On Fri, 07 Dec 2007 16:10:34 -0600, dis <dis@nomail.com>
wrote:
>Hello-
>
>I currently have a large table - 100 million rows, create as such:
>
>CREATE TABLE `result` (
> `id` int(11) NOT NULL auto_increment,
> `hostname` varchar(75) default NULL,
> `ip` varchar(15) default NULL,
> PRIMARY KEY (`id`),
> KEY `ip` (`ip`)
>) ENGINE=MyISAM AUTO_INCREMENT=1 DEFAULT CHARSET=latin1;
>
>
>I have 2 questions. My query is like this:
>
>SELECT hostname,ip FROM result WHERE ip = '192.168.1.1' ORDER BY hostnam
>e LIMIT 0,100;
>
>1. Would it be better to have the IP address split in to 4 int(3) fields
>and index each of those? The search seems pretty quick right now, but I
>may make more complex queries on those fields in future.
>
>For example, I may want to search a netblock as such;
>
>SELECT hostname,ip FROM result WHERE ip1 = 192 AND ip2 = 168 AND ip3 IN
>(1,2,3) ORDER BY hostname;
In general it would be better to convert IP addresses into
a single integer with INET_ATON('ip1.ip2.ip3.ip4') and
store that in the database (INT UNSIGNED).
Every time you look for a specific address you have to
convert your arguments to integers as well.
INET_NTOA() converts back to a 'ip1.ip2.ip3.ip4' string.

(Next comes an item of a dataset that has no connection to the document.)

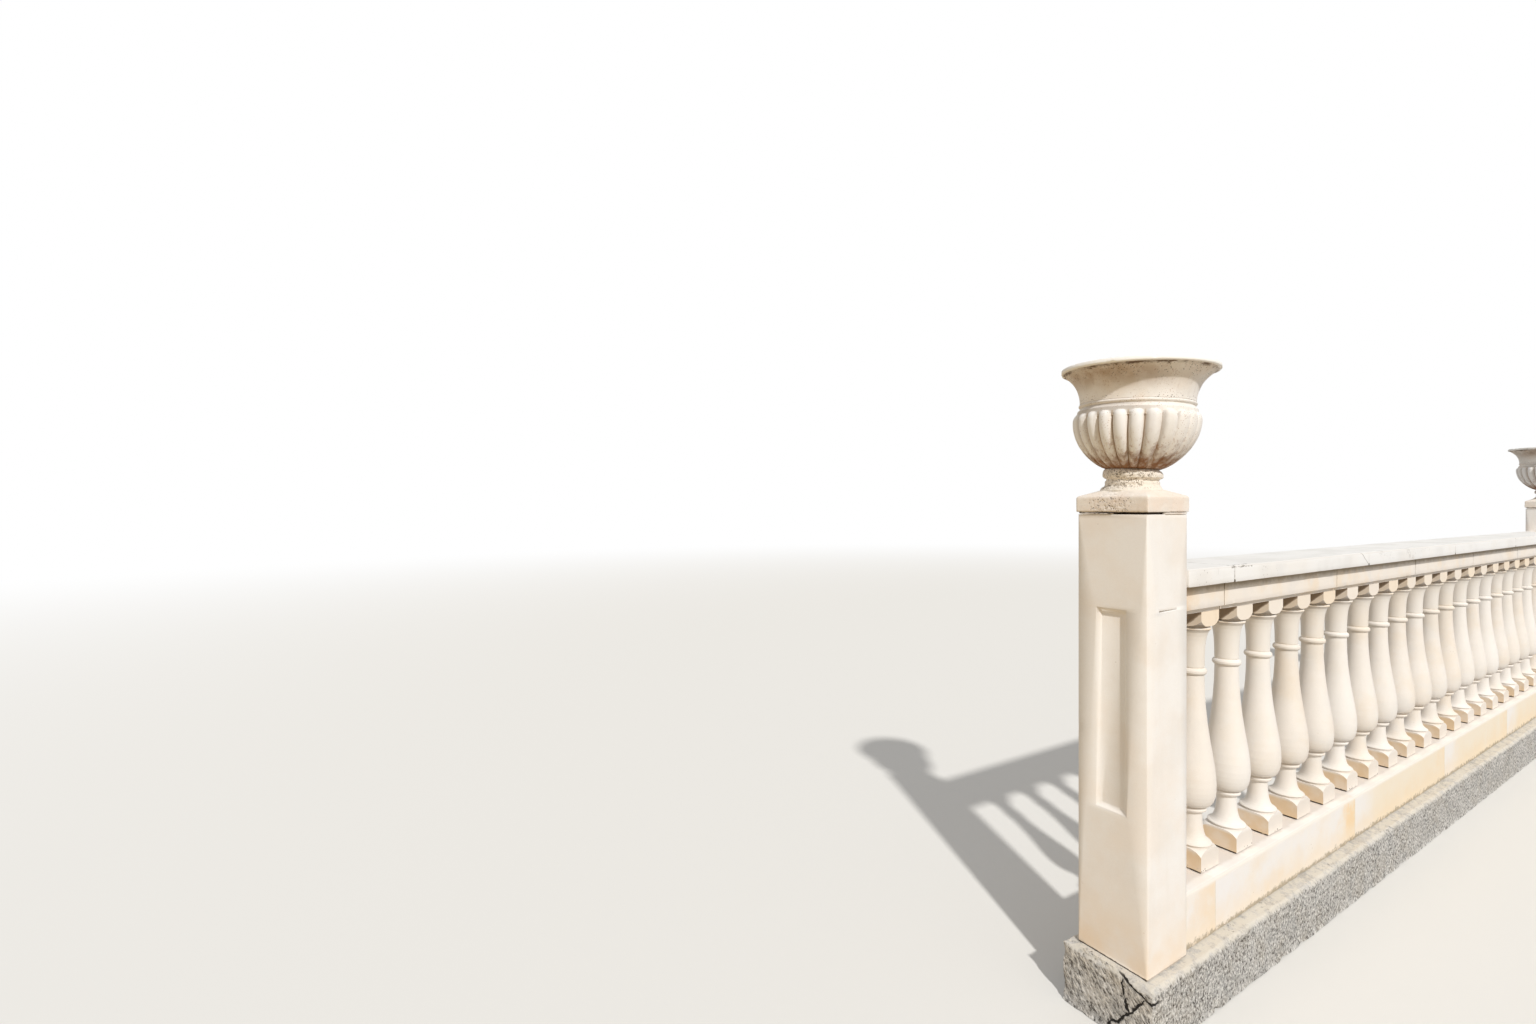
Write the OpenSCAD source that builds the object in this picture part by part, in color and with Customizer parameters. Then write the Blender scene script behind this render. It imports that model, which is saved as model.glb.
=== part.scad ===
// Stone balustrade: a terrace parapet of cast stone that runs in bays between square
// pillars. Each bay is a low curb, a row of turned balusters and a two-layer rail.
// Each pillar has a low capping stone and a gadrooned urn. Millimetres, +Z up, +X along
// the run. The origin is under the middle of the run, on the underside of the footing.

/* [Run] */
// Whole bays between pillars
bays = 2; // [1:1:3]
// Clear length of a bay, from pillar face to pillar face
bay_clear = 4568; // [3200:4:5400]
// Turned balusters in a bay
baluster_count = 21; // [12:1:24]

/* [Footing] */
// Depth of the rough concrete footing below the pillars
footing_depth = 170; // [80:5:400]
// How far the footing shows beyond the pillars, at the sides and ends
footing_margin = 32; // [15:1:80]
// Worn slope along the footing's top edges
footing_slope = 14; // [4:1:14]

/* [Pillars] */
// Width of a square pillar shaft
pillar_w = 190; // [170:2:260]
// Height of a shaft above the footing
shaft_h = 1180; // [1110:5:1500]
// Small chamfer on the upright corners of a shaft
shaft_chamfer = 2.5; // [1:0.5:8]
// Width of the sunk panel on a shaft, at its face
panel_w = 84; // [50:2:120]
// Height of the sunk panel
panel_h = 538; // [300:2:700]
// Height of the panel's foot above the footing
panel_foot = 394; // [300:2:400]
// Depth of the sunk panel
panel_depth = 10; // [4:1:20]
// Width of the splayed border round the sunk panel
panel_splay = 11; // [4:1:18]
// Height of the shrinkage gap over the mortar that fills a front panel
fill_gap = 5; // [2:0.5:10]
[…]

>2. What is the best way to index hostname? Usually when I search by IP,
>the hostnames are unique enough in just the first 15 characters. I tried
>creating a partial index on hostname(15), but when running EXPLAIN the
>query still uses filesort, and the query still takes forever when
>sorting. I found that if I create a full index on hostname, it worked
>well, but that index takes forever to create.
>
>Would it be better to create another field, like hostnameindex, and
>insert into that field the first 15 chars of each hostname? Then build
>an index on that and sort by that?
I have no ideas about that right now.
>Thanks for any help. I am not exactly a pro at database design.
Neither am I

HTH
--
( Kees
)
c[_] Build a fire for a man and he will be warm for
a day, but set fire to that man and he will be
warm forever! (Sun Tzu) (#443)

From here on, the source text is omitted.